The high-mass masonry stoves used in Russia, Finland, Korea, and other cold areas are excellent for winter comfort and are becoming more common in the United States and Canada. The fire in these high-mass systems can be burned hot and clean for a relatively short time; then the thermal mass will provide warmth for many hours. The drawback is that they are slow response and they are best used in a passive house in the far north, in very cold climates, or in situations with long cloudy periods. For further information, see Masonry Heaters: Designing, Building, and Living with a Piece of the Sun by Ken Matesz.

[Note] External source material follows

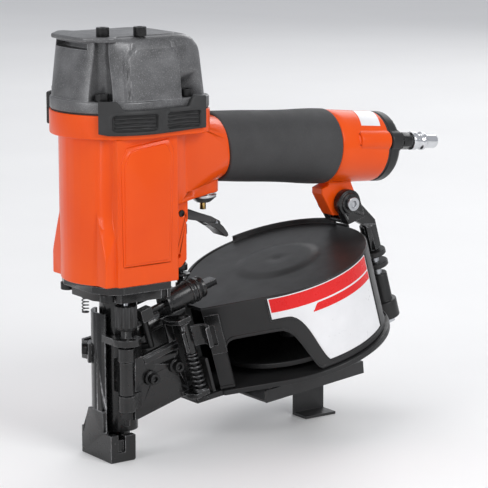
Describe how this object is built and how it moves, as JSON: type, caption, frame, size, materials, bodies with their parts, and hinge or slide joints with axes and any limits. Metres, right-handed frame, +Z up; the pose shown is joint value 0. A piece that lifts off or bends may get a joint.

The primary focus in passive heating is hoarding internal heat gain and capturing the sun’s energy. The challenges include keeping this heat for use at night and on cloudy days and avoiding overheating on sunny days. These are not difficult, but take care and attention. Many of the solar homes built in the 1970s, flush with solar excitement, weren’t very good at controlling overheating or saving energy for use at night. They were overglazed, under-insulated, and often had insufficient mass. We know better today.
Although we have shown the spectrum of passive systems for heating for residential application in temperate climates, there is much to be said for simple, easy-to-operate passive designs. For most situations, we’ve found the solution is a very well-insulated building with direct gain and both distributed and concentrated mass. Many other options have been tried, including rock and gravel beds, massive underground water tanks, and many other strange and wonderful creations. These may be useful for some extreme sites, but they have proved more challenging to make foolproof and long-lived.
Larger buildings are a different animal; rather than heating, the need for lighting and cooling is dominant, so we refer you to chapter 3 on passive cooling and chapter 4 on natural lighting.